As a talented young poet, however, he spent a year in Poland in 1968-69 on a Hungarian Writers Association scholarship. After holding various jobs as a journalist, and cultural educationalist in a factory, from 1978 to 1991 he was on the editorial board of the weekly Elet és irodalom ("Life and Literature"). After the change of regime he earned his living a a freelance poet and translator, mainly from Polish.

Bella's poetry is halfway between the traditional and the avant-garde models; while his favourite verse form is the song or the ballad, full of vivid imagery, he often ventured into longer, elegiac constructions. Several of the latter were part of his collection Hetedik kavics ("The Seventh Pebble", 1975), which is thought of as Bella's finest achievement.

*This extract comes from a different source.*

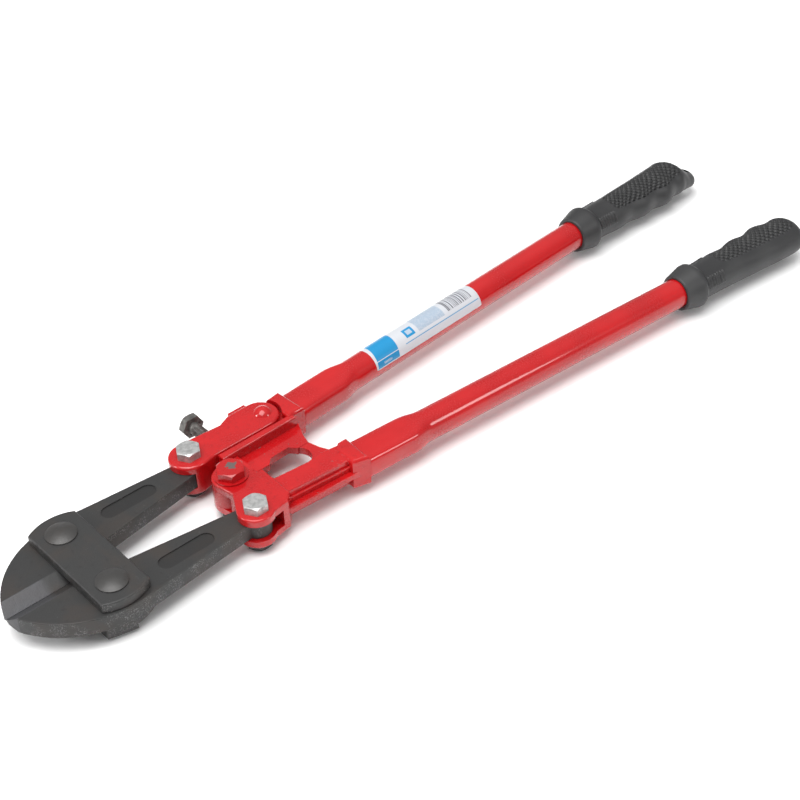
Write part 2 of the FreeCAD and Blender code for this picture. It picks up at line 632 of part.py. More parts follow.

Both "Szeretkezéseink" ("Our Love-Makings") and "Oszip Emiljevics Mandelstam éjszakái, 1-15" ("The Nights of E.O. Mandelstam") use a mosaic technique. The Mandelstam poem selects snapshots from the exiled poet's life against a blinding white Siberian background: "Snow / is the moon / of winter". This poem had an unusually successful run, an English translation appearing first in the multilingual anthology Homage to Mandelstam (1981), being subsequently included in The Colonnade of Teeth: modern Hungarian poetry (1996) as well as in In Quest of the Miracle Stag: the poetry of Hungary (volume ii, 2003).

Bella's first collection was published in 1966; it was followed by more than 10 separate books of verse and two collections of poems for children. His collected poems, published in 1999 as Tudsz-e még világul? ("Do You Still Speak 'World'?"), show him a playful and prolific poet, enjoying weird puns and the sound of words freshly coined by himself.

In his younger years István Bella was a heavy drinker and smoker; later, with his health deteriorating, he stopped smoking. Generally much liked, he tried to stay out of the often vicious political struggles which have poisoned the atmosphere of Hungarian cultural life since 2003. In 2001 he received the Kossuth Prize, Hungary's highest literary award.